Not you. Not your friend. Not your co-worker.
Okay, not really, but for a fraction of time, yes, all about me.
Flash back to May 2011, just four months after I lost (what felt like) everything. I was sad, easily triggered, desperate to be “normal,” lonely, traumatized, and just simply going day by day not having a clue what my future would be like.
I had just turned 20-years-old and trying to be a 20-year-old among “normal” people was hard. It was really hard. No one understood me and I could barely stand to be around anyone because I couldn’t handle listening to their “problems.”
There I was.
Standing among a few other 20-somethings minding my own business during one of my first social outings since my life shifted and “he” said it.
*Note: We won’t name names for the sake of being a decent human being.
He looked me straight in the eyes from across the room and said obnoxiously loud, “you know, we all have problems and it’s not all about you.”
My eyes dilated. I could feel the blood rushing to my head, I felt like I was on fire (literally). I wanted to scream so loud that aliens (if there is such a thing) could hear me.
How dare you. How absolutely dare you.
Who do you think you are?
He knew me. He knew what I had lost. And still. He had the audacity to say that to me.
Well, I obviously knew him too. And I knew he had his own troubles. Like we all do.
Hint: Hurt people hurt people.
Another hint: Hurt people don’t have to hurt people.
We all have lemons. And if you don’t then you should be damn thankful you don’t. But the point of this story is that when someone is handed a fresh lemon, it’s about them. End of story. Let them be in themselves.
It’s not about you.
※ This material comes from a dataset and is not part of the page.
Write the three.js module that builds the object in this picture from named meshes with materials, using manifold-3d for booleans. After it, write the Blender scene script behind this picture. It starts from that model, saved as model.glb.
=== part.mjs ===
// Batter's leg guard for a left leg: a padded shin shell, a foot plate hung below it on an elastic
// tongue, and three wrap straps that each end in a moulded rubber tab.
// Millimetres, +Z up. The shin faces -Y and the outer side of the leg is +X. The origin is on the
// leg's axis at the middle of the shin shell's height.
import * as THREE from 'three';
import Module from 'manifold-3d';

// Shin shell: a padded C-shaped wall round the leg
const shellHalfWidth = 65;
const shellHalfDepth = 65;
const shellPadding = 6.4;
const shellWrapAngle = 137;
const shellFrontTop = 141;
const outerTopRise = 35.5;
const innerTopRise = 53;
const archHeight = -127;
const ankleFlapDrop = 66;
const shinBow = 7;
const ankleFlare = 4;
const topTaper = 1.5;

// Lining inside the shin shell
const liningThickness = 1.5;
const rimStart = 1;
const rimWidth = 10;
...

You can have your “you moments” at another time.
The point here isn’t to discuss “him.” Instead, I want to focus on his point. Seriously. He has a great point. “It’s not all about you.”
Well, it isn’t all about me. And it never will be. And I never want it to be.
Do you know how badly I wish I didn’t want those moments to be “about me?” Do you know how badly I wanted to be “normal?” Do you know how badly I wanted your “problems?” Do you know how badly I wanted to walk into a room and not feel like everyone was staring at me? Do you know how badly I wanted to feel like no one was talking about my “situation?”
When you’re in the survival stage, how dare anyone question you. How dare you ever feel bad for making something “about you.” How dare you feel anything but proud for making it another day.
And if you’re curious as to how I reacted.
I looked at him with those wide eyes.
I walked away.
Be proud of where you are in your journey.
And to the friends of those hurting, be present for the hurting. Be with them and let it be about them. If you’re hurting, tell someone else.
Your friend will be able to listen to your troubles and pain again one day, but just not today.